Я надеюсь только на одно — что по итогам этой лекции не будет принято никаких немедленных мер. Потому что самое страшное, что может случиться — это если будут выделены деньги, например, на детский канал, а после этого участь этих денег и участь этого канала будет традиционной. Мне бы не хотелось, чтобы принимались быстрые решения и потом гробилась здравая идея. Мне кажется, что выразить эти мнения — это наш профессиональный долг. Сказать о том, какие назрели проблемы, я обязан. А участвовать в их решении я буду на своем частном уровне, никаким образом не руководясь государственными дотациями. Мне вообще кажется, что брать деньги у государства сейчас — это вернейший способ загубить любую идею.

Очень многие просят написать, сказать (ну, я написал уже об этом, кстати, колонку), чем вызвана такая странная мера — арест собственности Кирилла Серебренникова, который давно уже арестован. Неужели силовики действительно на каждую новую акцию в его защиту — в данном случае акцию Калягина и СТД — будут отвечать новыми ограничениями его свободы и новыми ужесточениями его следствия?

Я могу сказать только одно. Вообще мне кажется, что отношения театра и террора, отношения театра и власти — они в России довольно сложны.
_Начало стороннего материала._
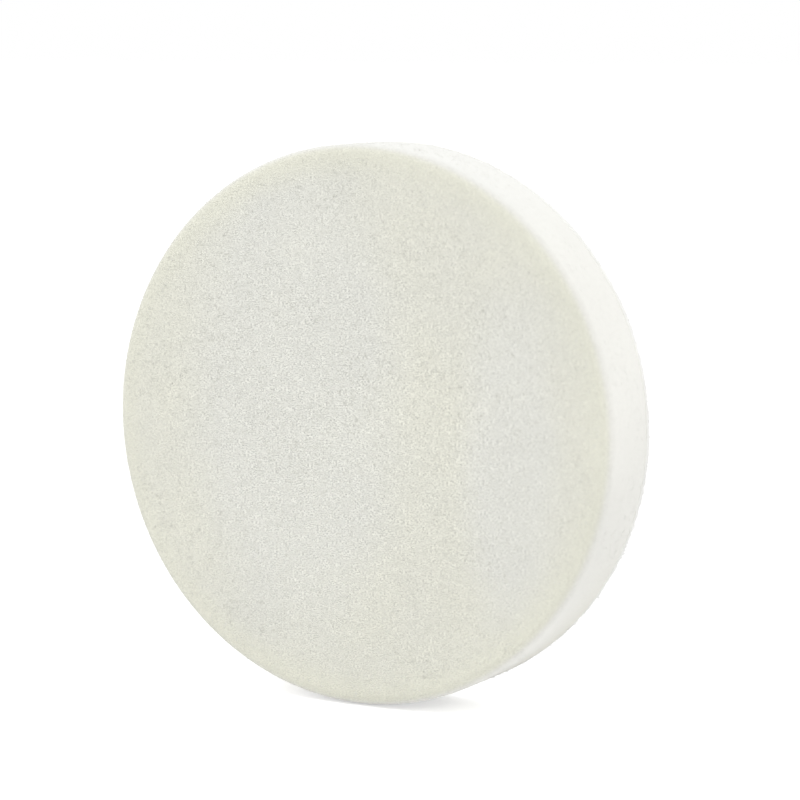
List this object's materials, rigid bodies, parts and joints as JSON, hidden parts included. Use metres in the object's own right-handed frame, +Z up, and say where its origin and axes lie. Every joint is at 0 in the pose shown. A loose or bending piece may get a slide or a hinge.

Это не так просто, как кажется. Мне кажется, что со стороны государства имеет место профессиональная ревность. Посмотрите, вообще театр становился в России адресатом, объектом репрессий значительно чаще, чем, например, кинематограф. И это не потому, что театр — самая важная и, может быть, самая опасная в агитационном отношении институция. Нет. Я думаю, что здесь именно профессиональная ревность, поскольку русская история и русская власть — это ведь тоже театр.

Понимаете, там главная особенность, что из зрительного зала никак не могут влиять на ход пьесы. Ну, иногда там вылезают на сцену в действии, называемом «Революция», вылезает несколько человек из первого ряда — а потом их же первыми и убивают во втором действии, называемом «Заморозок»; они самые уязвимые и самые жертвенные. А в остальном это пьеса, которая развивается по одним и тем же законам. И главное занятие народа на протяжении пьесы, занятие публики — это шуршать шоколадками, пока они остаются в буфете, подсвистывать, иногда аплодировать и шикать. Но на ход происходящего эти люди не оказывают никакого влияния.

Может быть, такая профессиональная ревность к театру вызвала уничтожение театра Мейерхольда, театра Таирова. Между прочим, театр Таирова не был уничтожен в конце тридцатых, но именно с него началось утверждение русской идеи в ее новом варианте. Таиров имел неосторожность поставить «Богатырей» Бородина на либретто Демьяна Бедного — и был, соответственно, жестко остановлен, и пришлепнут, и вбит по шляпку именно за недостаточное уважение к национальной гордости великороссов. И именно тогда, скажем, кампания по борьбе с формализмом началась со спектаклей в Москве и в Ленинграде «Леди Макбет Мценского уезда»; борьба с космополитизмом — с театральных критиков. Вообще к театру эта система очень неравнодушна, потому что она сама — самый большой тут театр. И в общем, в России имеет смысл заниматься любыми сферами искусства, кроме этой, потому что эта подчеркнуто уязвима.

Сегодняшние вбросы про театральных режиссеров, которые якобы платят сами себе огромные деньги, заключают с собой договоры, — очень многое из этого диктуется просто непониманием театральной специфики. Но им, видимо, там кажется, что в театре все жухают, жульничают, что театр — это такое дело для зарабатывания денег. Ничего, кроме профессиональной ревности жестокой, я здесь увидеть не могу.

«Согласны ли вы с Дюма, что «история — это гвоздик, на который писатель вешает свои произведения?» А нынешние политики, кажется, пошли дальше — они вешают на этот гвоздь «национальные интересы государства» (по Мединскому)».

Дорогой tornado, фраза Дюма мне импонирует, поскольку история, во всяком случае в литературе, существует не для того, чтобы ее аккуратно воспроизводить, а для того, чтобы видеть в ней наиболее эффектные конструкции. Что касается вешания государственных интересов, то есть использования истории — по формуле, кажется, Покровского — как политики, опрокинутой в прошлое, то это, конечно, не нравится мне. Но тут с этим, я боюсь, ничего не поделаешь. Эта участь истории такова, что она с каждым новым правителем получает новое освещение (и не только в России, к сожалению).